Сэнди увидела огромный, широкий и длинный крестьянский дом, крытый тростником и сложенный из камня медового цвета. Благоухающие розы и вьющийся плющ наполовину скрывали стены. Дом выглядел так, словно был построен давным-давно и простоит еще века. Старинный облик усиливали окна, прикрытые решетками, и двери из темного дерева. В верхнем этаже из-под тростниковой крыши как-то застенчиво выглядывали окошки. Там же, наверху, приютились балкончики, густо заросшие бугенвиллеей с нежно-сиреневыми и пунцовыми цветами.
— Боже, как здесь красиво! — воскликнула Сэнди, порывисто повернувшись к Жаку. — Чудесно! Наверное, здесь очень приятно жить.
— Да. — Темные глаза смотрели на нее испытующе, а губы сложились в улыбку — он был явно доволен произведенным эффектом. — Здесь все не так роскошно, как в замке, но я люблю этот дом.
— А мне здесь нравится больше, чем в замке, — объявила Сэнди, не подумав, а потом густо покраснела. — Нет, я не хочу сказать, что замок ваших родителей хуже, но здесь уютнее, здесь…
— Я с вами совершенно согласен. — Он прервал поток ее сбивчивых слов кивком головы. — А теперь пройдемте внутрь.
Несколько гусей подошли вразвалку к Сэнди, негромко
— У вас здесь гуси и утки? — удивилась Сэнди.

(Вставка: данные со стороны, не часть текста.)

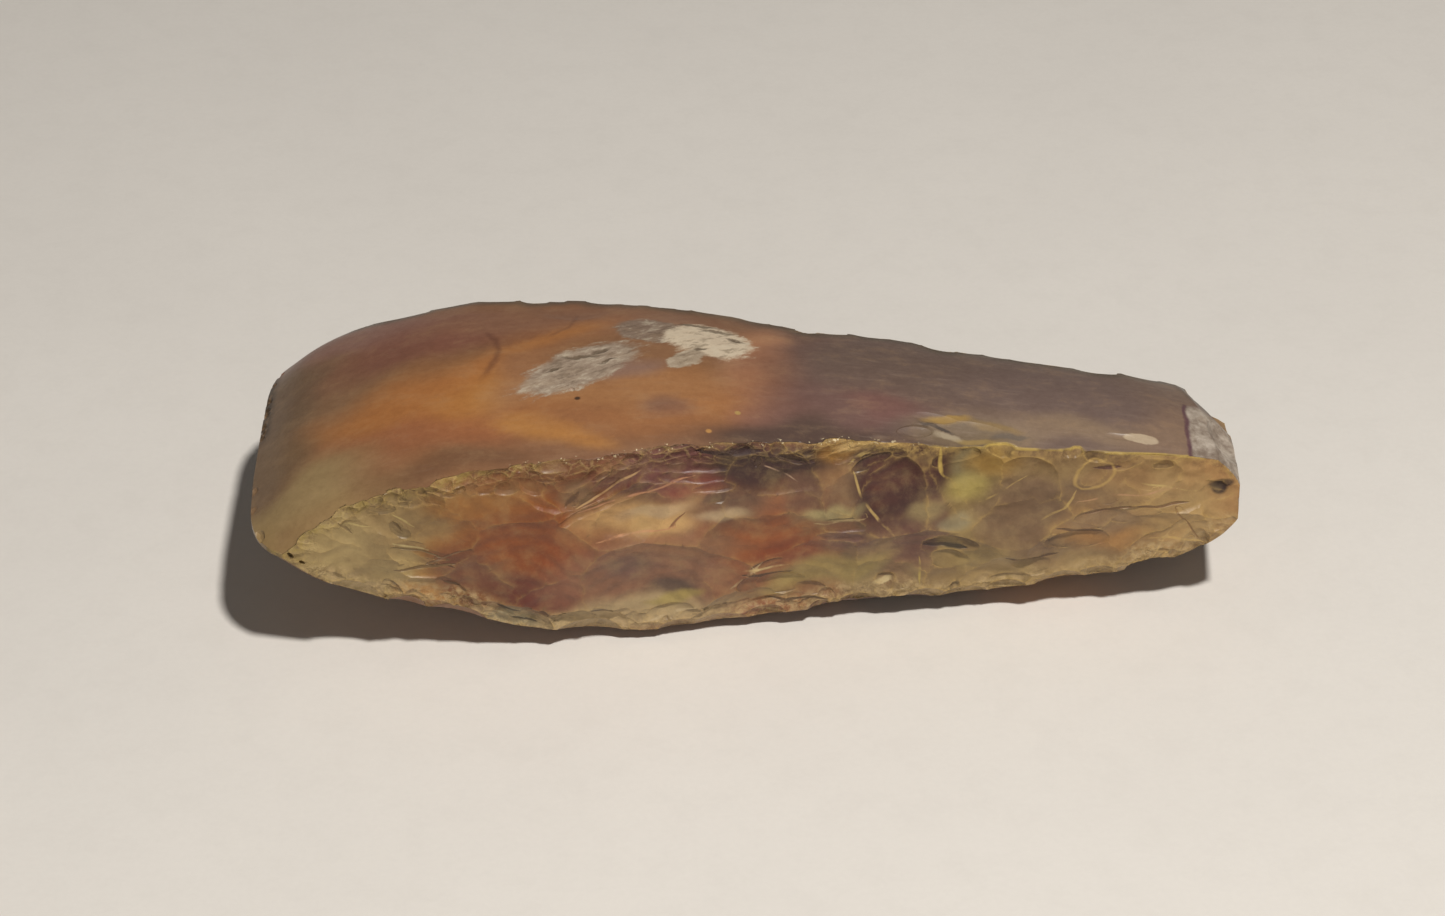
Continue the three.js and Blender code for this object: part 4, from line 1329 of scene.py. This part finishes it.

— Когда я купил ферму, они здесь и жили, — сказал Жак, открывая массивную дверь. — Потом я привык к их присутствию. Моя жизнь не позволяет мне заводить домашних животных, потому что я иногда по несколько дней не бываю дома. Но гуси и утки чувствуют себя прекрасно, у них есть пруд и пища, которую я оставляю. Женщина — она живет в деревне, в двух милях отсюда, — раза два в неделю наводит порядок в доме. А в основном я справляюсь сам.
— Понимаю. — Сэнди не спросила, что заставляет его по несколько дней отсутствовать, работа или развлечения: видимо, не хотела слышать ответа.
Сэнди примерно представляла себе, как выглядит дом французского фермера, и не ошиблась: здесь были побеленные известкой стены, покрытые картинами в рамках, и потолки с тяжелыми балками. Пушистый темно-розовый палас покрывал пол всех комнат на первом этаже, обставленных антикварной мебелью темного дерева. Огромная кухня, снабженная всеми современными удобствами, в то же время сохранила свой старинный облик. Что касается удобств, то здесь была даже электрическая посудомойка, спрятанная в деревянный шкаф с резными дверцами.
Все было устроено очень разумно, поражало гармоничностью и создавало впечатление уединенного уголка для отдыха, как и обещал внешний вид дома. Сэнди вдруг почувствовала раздражение: почему Жак выбрал себе такой дом? Лучше бы у него была холостяцкая «берлога» или шикарная городская квартира вблизи ночных увеселительных заведений. Но зачем ему эта старинная ферма с ее уединением? Однако тот факт, что в голову ей пришли подобные мысли, вызвал у Сэнди еще большее раздражение. Какое мне дело? Пускай живет, где хочет, мне нет до него дела!
— Сэнди, вы снова хмуритесь.
— Что? — Стряхнув с себя оцепенение, Сэнди увидела, что Жак стоит посреди большого квадратного холла с лестницей, ведущей наверх, и пристально на нее смотрит.
— Да, вы снова хмуритесь, — повторил он серьезно. — Я собирался спросить вас, хотите ли вы увидеть спальни, но меня остановило мрачное выражение вашего лица.
— У меня нет причины хмуриться, — ответила Сэнди, но это прозвучало неубедительно. — Ваш дом меня совершенно очаровал, и я, разумеется, посмотрю спальни, если вас это не затруднит.
— Вам, наверное, что-то пришлось не по душе, — повторил Жак. Не шевелясь, он ждал, когда она подойдет.
— Да нет, я же сказала, — оживленно ответила Сэнди и взглянула ему в глаза с деланной улыбкой.
— Наверное, вы решили, что этот дом не соответствует вашим представлениям обо мне. — На сей раз его интуиция превзошла все ожидания. — Вы предполагали увидеть совсем другое жилище?
— Ничего подобного. — Сэнди никогда не умела врать, а сейчас это было особенно трудно — под его испытующим взглядом.